The relationship between apparent energy, reactive energy and active energy is therefore $$ S = P + iQ $$ often visualised as the right-triangle “power diagram”:

Within this framework the power factor is simply $$ PF \doteq \frac{P}{||S||} = \cos(\phi). $$ again measuring how effectively the apparent power translates into real, useful power.

Units in PVsyst

S, P and Q are all measureable quantities of a pair of signals $i(t)$ and $v(t)$. Electric utilities define rules that can apply either on active, reactive or apparent power. Despite all these quantities having units of power, pseudo-units are used in practice to differentiate their role in transmitting power. In PVsyst, they are naturally related to the apparent, reactive and active energy delivered to the grid (integrating those powers over time), for which we give the notation in the following table

Quantity	Units	Related Quantity in PVsyst	Units
Apparent Power S	[kVA]	Apparent Energy transfered to the grid EApGrid	[kVAh]
Reactive Power Q	[kVAr]	Reactive Energy transfered to the grid EReGrid	[kVARh]
Active Power P	[kW], also sometimes [kWac]	Active energy transfered to the Grid E_Grid	[kWh]

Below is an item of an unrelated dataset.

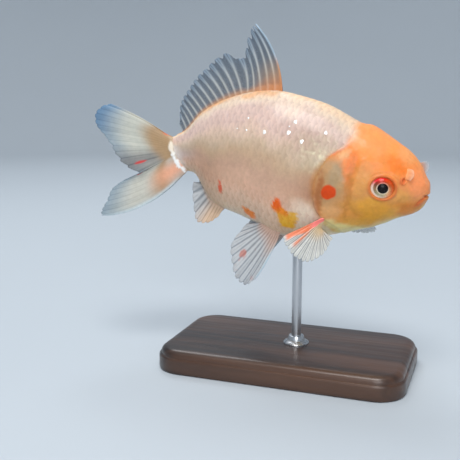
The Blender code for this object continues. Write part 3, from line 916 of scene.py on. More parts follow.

Reactive power produced by an inverter

The active energy produced by an inverter always originates from the input DC energy supplied by the PV array. Any real energy difference between the inverter’s input and output is converted into heat, representing the inverter's inefficiency.

Modern technologies such as Pulse Width Modulation (PWM) now make it possible to generate voltage and current signals with any desired phase shift—without additional energy cost. Traditionally, compensation is handled using large capacitor banks. The ability to generate such a phase shift results from explicit control within the inverter, defined by parameters in its control system.

For this reason, grid operators may request that PV systems produce reactive energy to help compensate for reactive power consumed by other grid-connected elements, such as motors or switching power supplies.